# Forum Home Renovation Roofing  bending corrugated roofing

## manofaus

Was looking at a roofing installation the other day, where they have bent corrugated colorbond sheeting over the top of a our amenities building. As in a complete arc. I thought that you could only have it on 6 deg pitch or more.. Will it leak? or do they seal between the sheets or something, just curious is all.

----------


## manofaus

https://picasaweb.google.com/EzyHome...02367597205282
is the sort of thing I was looking at.

----------


## ringtail

Piece of cake. They ( roofers) use a on site profiling machine that puts whatever radius you want ( within reason) into the sheets. The sheets themselves are much thicker  .8 mm from memory and are called custom blue orb. No need to seal between the laps as all the sheets are the same. One of my front decks has a tighter radius than the one in the photo and has never leaked in 11 years.

----------


## Pulpo

I put some normal corro on a 12.5m radius curve, length of the arc was only 7 metres. 
Walked it on sat down beautiful if fact seems to fit better than straight. 
The roofers said he had put it on as tight as 8m radius. 
more than that need pre rolled. 
Pulpo

----------


## The Roofer

Exactly right Pulpo! 
Have installed down to 8 meter radius - just make sure you move roof battens a bit closer - otherwise can bend on top. 
The roof suppliers will only recommend down to 12 meters or so (refer to their Tech Manuals online) - as they won't guarantee it under this. 
The Blue Orb is a lot more expensive!

----------


## ringtail

I think mine is pretty close to 6.5 mt radius and has no battens just 3 beams - one ridge and 1 each side running at 90 degrees to the sheets obviously

----------


## The Roofer

Hi Ringtail  
What's the length of the arc? Just interested that you got to 6.5 meters - well done - I haven't been game to try.

----------


## ringtail

My deck is about 5 mt wide and the roof projects out, or rolls past about 400mm from one side. The other side finishes at the top of the beam for the gutter. Probably have a photo somewhere but I do recall seeing 6mt radius on the plans. Whether it ended up at 6 is a different storey.

----------


## BLWNHR

> I thought that you could only have it on 6 deg pitch or more.. Will it leak? or do they seal between the sheets or something, just curious is all.

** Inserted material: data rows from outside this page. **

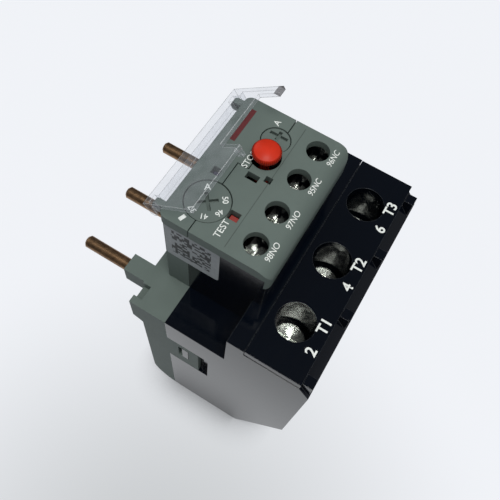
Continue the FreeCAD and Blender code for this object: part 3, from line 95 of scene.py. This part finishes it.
class Shader:
    """A material's node tree with short calls for the nodes used here."""

    def __init__(self, name):
        self.material = bpy.data.materials.new(name)
        self.material.use_nodes = True
        self.tree = self.material.node_tree
        self.tree.nodes.clear()
        self.output = self.node("ShaderNodeOutputMaterial")
        self.surface = self.node("ShaderNodeBsdfPrincipled")
        self.link(self.surface.outputs["BSDF"], self.output.inputs["Surface"])
        self.place = self.node("ShaderNodeTexCoord").outputs["Object"]

    def node(self, kind, **settings):
        node = self.tree.nodes.new(kind)
        for key, value in settings.items():
            setattr(node, key, value)
        return node

    def link(self, source, target):
        self.tree.links.new(source, target)

    def feed(self, socket, value):
        """Gives a socket an output, a colour or a number."""
        if isinstance(value, bpy.types.NodeSocket):
            self.link(value, socket)
        elif socket.type == "RGBA":
            socket.default_value = tuple(value) + (1,)
        else:
            socket.default_value = value

    def set(self, **values):
        """Feeds the inputs of the surface shader."""
        for name, value in values.items():
            self.feed(self.surface.inputs[name.replace("_", " ")], value)

    def noise(self, size, detail=4.0, rough=0.55, stretch=(1, 1, 1)):
        """Noise whose features are about `size` metres across."""
        mapping = self.node("ShaderNodeMapping")
        mapping.inputs["Scale"].default_value = stretch
        self.link(self.place, mapping.inputs["Vector"])
        noise = self.node("ShaderNodeTexNoise")
        noise.inputs["Scale"].default_value = 1 / size
        noise.inputs["Detail"].default_value = detail
        noise.inputs["Roughness"].default_value = rough
        self.link(mapping.outputs["Vector"], noise.inputs["Vector"])
        return noise.outputs["Fac"]

    def ramp(self, value, *stops):
        """Maps a value through (position, grey level) stops."""
        ramp = self.node("ShaderNodeValToRGB")
        elements = ramp.color_ramp.elements
        for element, (position, level) in zip(elements, stops):
            element.position = position
            element.color = (level, level, level, 1)
        self.link(value, ramp.inputs["Fac"])
        return ramp.outputs["Color"]

    def mix(self, amount, first, second):
        """Colour between two colours or outputs."""
        mix = self.node("ShaderNodeMix", data_type="RGBA")
        for name, value in (("Factor", amount), ("A", first), ("B", second)):
            self.feed(mix.inputs[name], value)
        return mix.outputs["Result"]

    def clouds(self, noise, first, second):
        """Colour that drifts between two with a noise."""
        return self.mix(self.ramp(noise, (0.3, 0.0), (0.7, 1.0)), first, second)

    def math(self, operation, first, second):
        node = self.node("ShaderNodeMath", operation=operation)
        self.feed(node.inputs[0], first)
        self.feed(node.inputs[1], second)
        return node.outputs["Value"]

    def vector_math(self, operation, *vectors):
        node = self.node("ShaderNodeVectorMath", operation=operation)
        for socket, vector in zip(node.inputs, vectors):
            self.feed(socket, vector)
        return node

    def dot(self, first, second):
        return self.vector_math("DOT_PRODUCT", first, second).outputs["Value"]

    def remap(self, value, start, end, first, last, **settings):
        """Maps start..end to first..last and holds both ends."""
        spread = self.node("ShaderNodeMapRange", **settings)
        for name, number in (("From Min", start), ("From Max", end), ("To Min", first), ("To Max", last)):
            spread.inputs[name].default_value = number
        self.link(value, spread.inputs["Value"])
        return spread.outputs["Result"]

    def between(self, value, lowest, highest):
        """Maps 0..1 to a range."""
        return self.remap(value, 0.0, 1.0, lowest, highest)

    def blend(self, amount, first, second):
        """Surface that goes from one shader to another as the amount rises."""
        mix = self.node("ShaderNodeMixShader")
        self.link(amount, mix.inputs["Fac"])
        self.link(first, mix.inputs[1])
        self.link(second, mix.inputs[2])
        self.link(mix.outputs["Shader"], self.output.inputs["Surface"])

    def bump(self, height, distance, normal=None):
        bump = self.node("ShaderNodeBump")
        bump.inputs["Distance"].default_value = distance
        self.link(height, bump.inputs["Height"])
        if normal is not None:
            self.link(normal, bump.inputs["Normal"])
        return bump.outputs["Normal"]

    def edges(self, radius):
        """(normal rounded over edges, 0..1 mask that rises at edges)."""
        bevel = self.node("ShaderNodeBevel", samples=4)
        bevel.inputs["Radius"].default_value = radius
        rounded = bevel.outputs["Normal"]
        flat = self.node("ShaderNodeNewGeometry").outputs["Normal"]
        return rounded, self.ramp(self.dot(rounded, flat), (0.80, 1.0), (0.985, 0.0))

    def centred(self):
        """Coordinates that run from -0.5 to 0.5 over the box of the object."""
        shift = self.node("ShaderNodeMapping", vector_type="POINT")
        shift.inputs["Location"].default_value = (-0.5, -0.5, -0.5)
        self.link(self.node("ShaderNodeTexCoord").outputs["Generated"], shift.inputs["Vector"])
        return shift.outputs["Vector"]

    def dome(self, centred):
        """Height of a dome over the XY middle of a box whose corners lie at -0.5 and 0.5."""
        scaled = self.node("ShaderNodeMapping")
        scaled.inputs["Scale"].default_value = (2.0, 2.0, 0.0)
        self.link(centred, scaled.inputs["Vector"])
        flat = scaled.outputs["Vector"]
        return self.math("SUBTRACT", 1.0, self.dot(flat, flat))


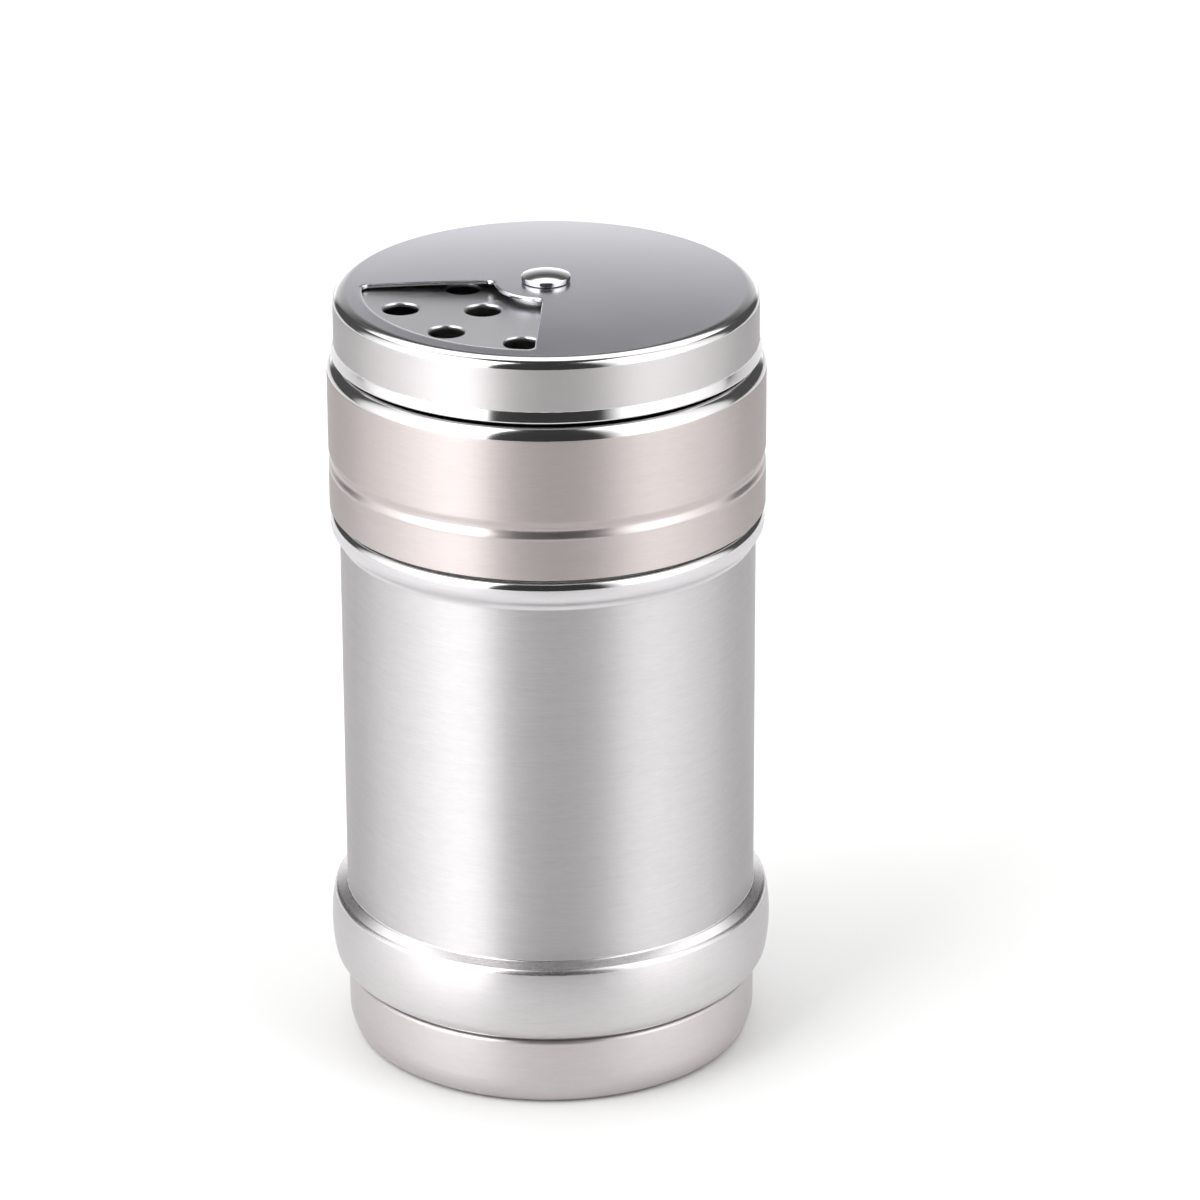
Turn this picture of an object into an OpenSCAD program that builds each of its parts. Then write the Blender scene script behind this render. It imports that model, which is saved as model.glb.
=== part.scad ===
// Steel spice shaker: a jar with a pressed-in base, a screwed lid with a perforated top,
// and a windowed cover that turns on a rivet. Z is up, the foot stands on Z = 0.

/* [Jar] */
// Outer diameter of the jar's sleeve
sleeve_d = 49.6; // [40:0.2:64]
// Height of the jar from its foot to the top of the stop bead
jar_h = 68; // [50:0.5:100]
// Sheet thickness of the jar
jar_t = 0.5; // [0.4:0.05:0.6]
// How far the stop bead stands out of the sleeve
bead_out = 1.05; // [0.8:0.05:1.4]
// Height of the stop bead
bead_h = 4.1; // [3.9:0.1:6]
// Radius at the upper edge of the stop bead
bead_r = 1.2; // [0.9:0.1:1.6]
// How far the neck is drawn in from the sleeve
neck_in = 2; // [1.5:0.1:3]
// Height of the neck above the stop bead
neck_h = 9.2; // [7:0.1:12]
// Radius of the rolled lip
lip_r = 0.75; // [0.65:0.05:0.9]

/* [Lower ring and base] */
// Height of the lower ring's edge above the foot
ring_z = 9; // [7:0.5:14]
// Height of the lower ring, from its edge to the crease
ring_h = 10.1; // [9:0.1:14]
// How far the two ends of the ring's bowed side stand out of the sleeve
ring_out = 1.58; // [1.3:0.02:2.4]
// Angle by which the ring's side curves in at each end
ring_curve = 11; // [4:1:16]
// Radius at the ring's upper edge
ring_top_r = 1; // [0.8:0.1:2.2]
// Radius at the ring's lower edge
ring_edge_r = 2.2; // [1.8:0.1:2.4]
// Sheet thickness of the base cup
base_t = 0.5; // [0.4:0.05:0.6]
// Radius at the base cup's lower edge
base_edge_r = 0.9; // [0.7:0.1:1.5]
// Radius by which the base cup's side curves in above that edge
base_side_r = 5.4; // [3:0.2:8]
// Angle by which the base cup's side curves in
base_side_turn = 30; // [10:1:45]
// Height of the base cup's upper part that is pressed into the sleeve
seat_h = 3; // [2:0.5:6]
// Width of the round foot
foot_w = 2.8; // [2:0.1:5]
// How far the middle of the base is raised
panel_rise = 1; // [0.5:0.1:2]

/* [Lid] */
// How far the collar stands out of the sleeve
collar_out = 1.15; // [0.9:0.05:1.6]
// Height of the collar
collar_h = 18.85; // [16:0.05:26]
// Sheet thickness of the lid
lid_t = 0.5; // [0.4:0.05:0.6]
// Radius at the collar's shoulder
shoulder_r = 2; // [1.2:0.1:2.4]
// Height of the rolled groove above the collar's lower edge
groove_z = 5; // [3.5:0.1:7]
// Height of the rolled groove
groove_h = 2.4; // [1.4:0.1:2.6]
// Depth of the rolled groove
groove_depth = 0.35; // [0.2:0.05:0.5]
// Height of the perforated top above the collar's shoulder
sifter_h = 7.3; // [6:0.05:10]
// Radius at the edge of the perforated top
sifter_edge_r = 1.2; // [1.2:0.1:2]

/* [Holes of the perforated top] */
// Diameter of the coarse holes
coarse_d = 4.2; // [3:0.1:4.6]
// Width of the burnished edge of the coarse holes
coarse_edge = 0.18; // [0.1:0.02:0.2]
// Distance from the coarse holes' outer row to the edge of the top
coarse_margin = 6.5; // [5:0.1:7]
// Radius of the coarse holes' inner row
coarse_inner_r = 9.8; // [8.2:0.1:10]
// Angle between neighbouring coarse holes of the outer row
coarse_step = 31; // [26:1:36]
// Angle of the first coarse hole of the outer row
coarse_turn = 168; // [0:0.5:360]
// Number of coarse holes in the outer row
coarse_count = 4; // [2:1:4]
// Angle of the first coarse hole of the inner row
coarse_inner_turn = 173.5; // [0:0.5:360]
// Angle between neighbouring coarse holes of the inner row
coarse_inner_step = 48; // [40:1:60]
// Number of coarse holes in the inner row
coarse_inner_count = 2; // [1:1:2]
// Diameter of the fine holes
fine_d = 1.6; // [1:0.1:2]
// Least distance between the middles of the fine holes
fine_pitch = 2.7; // [2.6:0.1:4]
// Number of rows of fine holes
fine_rows = 4; // [2:1:4]
// Angle that the fine holes take up
fine_span = 84; // [60:1:88]
// Angle of the middle of the fine holes
fine_turn = 330; // [0:1:360]

/* [Turning cover] */
// Sheet thickness of the cover
cover_t = 0.4; // [0.3:0.05:0.5]
// How far the cover's skirt is in from the collar's side
cover_in = 0.85; // [0.6:0.05:1.2]
// How far the cover's top rises from its edge to its middle
cover_crown = 0.75; // [0.5:0.05:1.2]
// Radius at the cover's edge
cover_edge_r = 1.15; // [1:0.05:1.6]
// Radius by which the cover's top bends down to that edge
cover_bend_r = 2.4; // [1.8:0.1:3.2]
// Angle that the window takes up
window_span = 88; // [60:1:90]
// Angle of the window's middle
window_turn = 222.3; // [0:0.1:360]
// Radius of the hub that the window leaves round the rivet
hub_r = 6.1; // [5.8:0.1:7]
// Width of the rim that the window leaves at the cover's edge
window_rim = 3.5; // [3:0.1:5]
// Radius of the window's corners
window_corner_r = 0.9; // [0.5:0.1:1.5]
// Height of the hem at the cover's lower edge
hem_h = 0.2; // [0.2:0.05:0.6]
// How far the hem is flared out from the skirt
flare_out = 0.3; // [0.2:0.05:0.5]
// Radius of the flare
flare_r = 2.4; // [1.4:0.1:3]

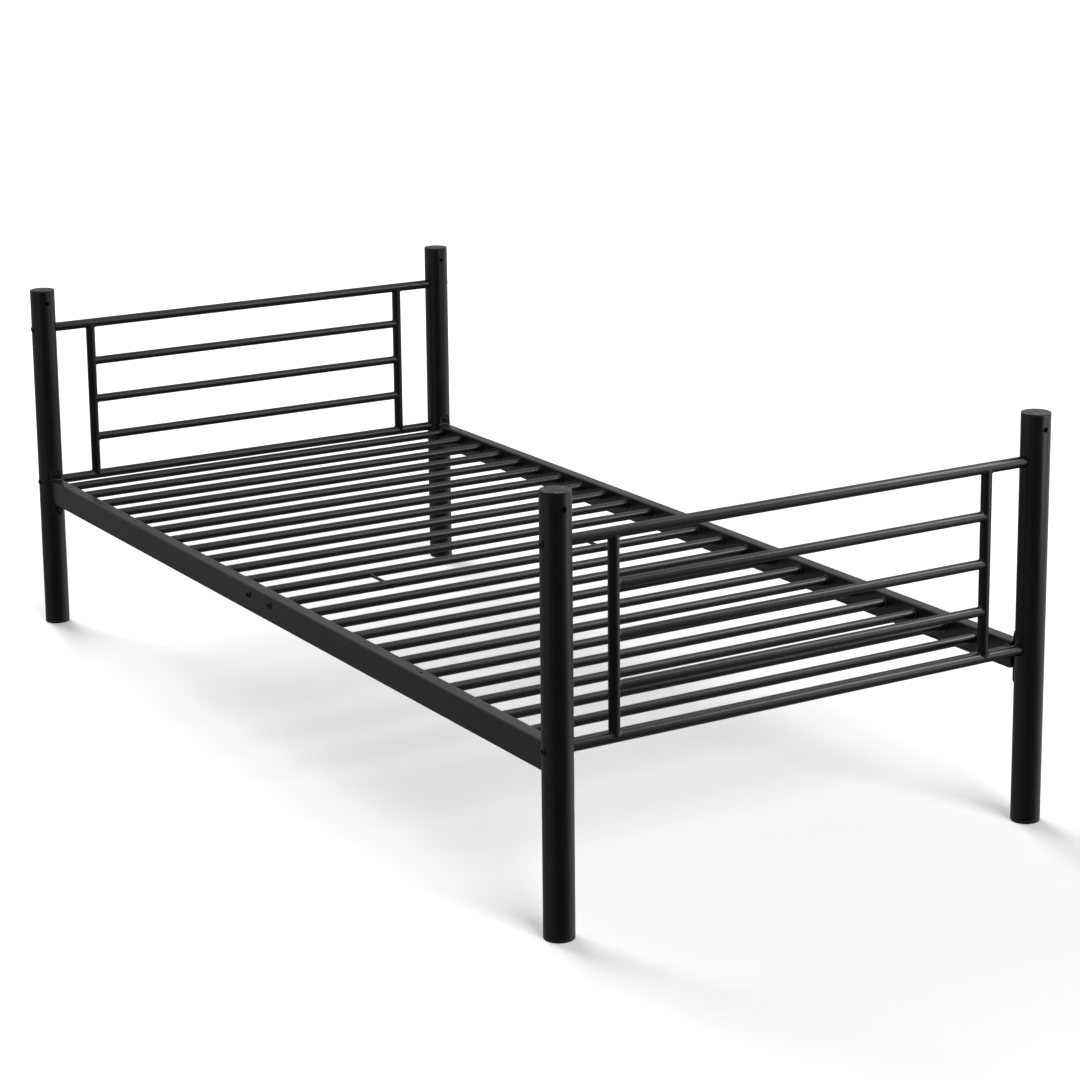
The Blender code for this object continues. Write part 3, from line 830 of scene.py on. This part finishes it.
def add_sky():
    """Surroundings brighter overhead and to the right, and dim beyond the foot end.

    Where the camera looks straight at them they are plain white.
    """
    world = bpy.data.worlds.new("studio")
    bpy.context.scene.world = world
    world.use_nodes = True
    tree = world.node_tree
    background = tree.nodes["Background"]
    background.inputs["Color"].default_value = (1.0, 1.0, 1.0, 1.0)
    direction = tree.nodes.new("ShaderNodeTexCoord").outputs["Generated"]
    low = add_towards(tree, direction, (0, 0, 1), -0.3, 0.2, 0.20, 0.48)
    high = add_towards(tree, direction, (0, 0, 1), 0.2, 1.0, 0.0, 0.20)
    right = add_towards(tree, direction, (0.17, 0.98, 0), 0.60, 0.96, 0.0, 0.50)
    dim = add_towards(tree, direction, (0.95, -0.31, 0), 0.2, 0.9, 1.0, 0.28)
    bright = add_math(tree, "ADD", add_math(tree, "ADD", low, high), right)
    glow = add_math(tree, "MULTIPLY", bright, dim)
    seen = tree.nodes.new("ShaderNodeLightPath").outputs["Is Camera Ray"]
    tree.links.new(add_math(tree, "MAXIMUM", glow, add_math(tree, "MULTIPLY", seen, 1.1)),
                   background.inputs["Strength"])


FLOOR_LIGHT_POWER = 7.7
FLOOR_LIGHT_SPREAD = math.radians(40)
FLOOR_LIGHT_LEAN = math.radians(64)      # from straight overhead


def add_floor_light(floor):
    """Very soft light from both ends that falls on the floor only, with the bed in its way."""
    only_floor = bpy.data.collections.new("lit_by_floor_light")
    only_floor.objects.link(floor)
    for name, lean in (("floor_light_head", -1), ("floor_light_foot", 1)):
        light = bpy.data.lights.new(name, "SUN")
        light.energy = FLOOR_LIGHT_POWER
        light.angle = FLOOR_LIGHT_SPREAD
        lamp = bpy.data.objects.new(name, light)
        lamp.rotation_euler = (0, FLOOR_LIGHT_LEAN * lean, 0)
        bpy.context.scene.collection.objects.link(lamp)
        lamp.light_linking.receiver_collection = only_floor


# name: place, aim, width, height, power
SOFT_BOXES = {
    "soft_box_overhead": ((0.2, 1.7, 3.2), (0, 0, 0.3), 4.0, 3.0, 13.0),
    "soft_box_right": ((1.52, 1.53, 1.90), (1.0, 0.3, 0.5), 1.0, 1.0, 20.0),
    "soft_box_foot": ((2.2, 1.3, 0.65), (0, 0, 0.3), 0.8, 1.1, 5.0),
    "soft_box_left": ((0.66, -3.4, 1.2), (0, -0.4, 0.4), 0.7, 2.4, 4.0),
}


def all_but(floor):
    """Light-linking collection that leaves the floor out."""
    collection = bpy.data.collections.new("lit_by_soft_boxes")
    collection.objects.link(floor)
    collection.collection_objects[0].light_linking.link_state = "EXCLUDE"
    return collection


def add_soft_box(name, receivers, place, aim, width, height, power):
    """Panel light, for the sheen along the tubes."""
    light = bpy.data.lights.new(name, "AREA")
    light.shape = "RECTANGLE"
    light.size = width
    light.size_y = height
    light.energy = power
    lamp = bpy.data.objects.new(name, light)
    lamp.location = place
    lamp.rotation_euler = (Vector(aim) - Vector(place)).to_track_quat("-Z", "Y").to_euler()
    lamp.visible_camera = False
    bpy.context.scene.collection.objects.link(lamp)
    lamp.light_linking.receiver_collection = receivers


# ---------------------------------------------------------------- camera
CAMERA_PLACE = Vector((4.639, -2.703, 1.803))
CAMERA_AIM = Vector((-1.163, 0.833, 0.300))
CAMERA_ROLL = math.radians(-0.59)
CAMERA_LENS = 96.4           # on a 36 mm wide sensor
CAMERA_SHIFT_Y = -0.13


def add_camera():
    data = bpy.data.cameras.new("camera")
    data.sensor_width = 36.0
    data.lens = CAMERA_LENS
    data.shift_y = CAMERA_SHIFT_Y
    data.clip_end = 200.0
    camera = bpy.data.objects.new("camera", data)
    bpy.context.scene.collection.objects.link(camera)
    looking = (CAMERA_AIM - CAMERA_PLACE).to_track_quat("-Z", "Y").to_matrix().to_4x4()
    camera.matrix_world = at(CAMERA_PLACE, looking @ Matrix.Rotation(CAMERA_ROLL, 4, "Z"))
    bpy.context.scene.camera = camera


# ---------------------------------------------------------------- build
for end_name in ENDS:
    for side_name in SIDES:
        add_post(end_name, side_name)
        add_post_cap(end_name, side_name)
        add_foot_glide(end_name, side_name)
        add_half_rail(end_name, side_name)
    add_end_panel(end_name)

for slat_number in range(1, 25):
    add_slat(slat_number)
for side_name in SIDES:
    add_slat_tie(side_name)
    sleeve_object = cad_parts[f"rail_sleeve_{side_name}"]
    sleeve_object.data.materials[0] = ZINC
add_bolts()

add_sky()
floor_object = add_floor()
add_floor_light(floor_object)
not_floor = all_but(floor_object)
for box_name, (place, aim, width, height, power) in SOFT_BOXES.items():
    add_soft_box(box_name, not_floor, place, aim, width, height, power)
add_camera()
bpy.context.scene.view_settings.view_transform = "Standard"
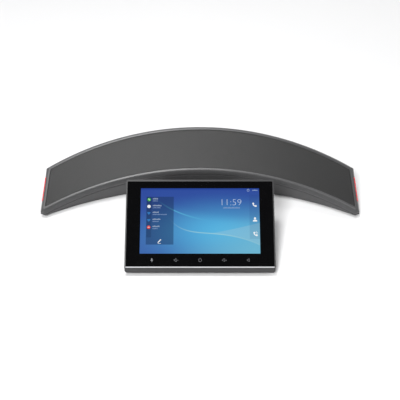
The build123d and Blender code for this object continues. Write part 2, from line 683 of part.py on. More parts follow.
with BuildPart() as lcd_backlight:
    plane_block(
        SCREEN,
        (-PANEL_W / 2, PANEL_V - PANEL_H / 2, -GLASS_T - CELL_T - BACKLIGHT_T),
        (PANEL_W / 2, PANEL_V + PANEL_H / 2, -GLASS_T - CELL_T),
    )

with BuildPart() as touch_key_board:
    plane_block(
        SCREEN,
        (-80, KEYS_V - KEYS_H / 2, -GLASS_T - ADHESIVE_T - 0.8),
        (80, KEYS_V + KEYS_H / 2, -GLASS_T - ADHESIVE_T),
    )

with BuildPart() as display_frame:
    outside = screen_rectangle(FRAME_T, FRAME_W, FRAME_LOW, FRAME_HIGH, 3.0)
    add(extrude(outside, amount=FRAME_T, mode=Mode.PRIVATE))
    # Chin: one 45 degree face below the glass, with a step for the bright trim.
    with BuildSketch(SIDE.offset(-FRAME_W)):
        with BuildLine():
            Polyline(
                (-GLASS_H / 2, 0),
                (FRAME_LOW - 1, -TRIM - CHIN - 1),
                (FRAME_LOW - 5, 0),
                (FRAME_LOW - 5, 2),
                (-GLASS_H / 2, 2),
                close=True,
            )
        make_face()
    extrude(amount=2 * FRAME_W, mode=Mode.SUBTRACT)
    # Seat of the glass, opening for the panel and a shallow seat for the touch keys' board.
    plane_block(
        SCREEN,
        (-GLASS_W / 2 - 0.05, -GLASS_H / 2 - TRIM, -GLASS_T - ADHESIVE_T),
        (GLASS_W / 2 + 0.05, GLASS_H / 2 + 0.05, 1),
        Mode.SUBTRACT,
    )
    plane_block(
        SCREEN,
        (-PANEL_W / 2 - 0.3, PANEL_V - PANEL_H / 2 - 0.3, -20),
        (PANEL_W / 2 + 0.3, PANEL_V + PANEL_H / 2 + 0.3, 1),
        Mode.SUBTRACT,
    )
    plane_block(
        SCREEN,
        (-80.2, KEYS_V - KEYS_H / 2 - 0.2, -GLASS_T - ADHESIVE_T - 1.0),
        (80.2, KEYS_V + KEYS_H / 2 + 0.2, 1),
        Mode.SUBTRACT,
    )
    for x, v in DISPLAY_SCREWS:
        plane_rod(SCREEN, x, v, -10, -3.6, 1.23, Mode.SUBTRACT)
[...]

  I think the others have missed your point, or failed to explain it fully. You were meaning that if there was a end-to-end lap in the sheets near the top of the roof it could leak as it was quite flat, correct? 
What the others are saying is it isn't a problem if the sheets are full length and rolled on-site to suit the roof. What they haven't mentioned is what happens if the roof is a substantial length and the sheets need to be made in multiple parts (about 10m maximum from my experience). Yes there is a very real chance of leaks. I had some involvement with a school gymnasium that had a very large radius roof on it, but it was also very wide. Even at 10m/sheet it had a coupld of laps in it and there was a water ingress issue.

----------


## The Roofer

BLWNHR, 
You correct in the above - but all convex forced curved roofing has to be laid in strict accordance with the BCA which follows the "_Installation Code for Metal Roofing & Cladding_" *SAA HB39-1997* (a new code is coming out shortly from Australian Standards). In this, the guidelines are strict and in the examle above that leaked would have had installation problems probably. Large curved roof areas - much larger than above have had no problems. But the time involved to explain the whole installation procedure would too great here in this forum. 
A couple of points are:
1. That all side laps should be sealed over the crest of the curve to the point where the slope is greater than the recommended minimum slope stated for the sheet profile (corrugated in this case) - but this also varies between suppliers of corrugated. 
2. Also if end laps are required (often in large roof areas) then each alternate sheet laid from opposite ends an below the crest, down far enough below the minimum stated slope once again. If this is not possible - then longer sheets have to be supplied. 
3. Purlin and batten spacing are also critical. 
Many many more requirements. 
If *manofaus's* project is a large as per above - he should seriously consider getting a specialised roofing contractor.

----------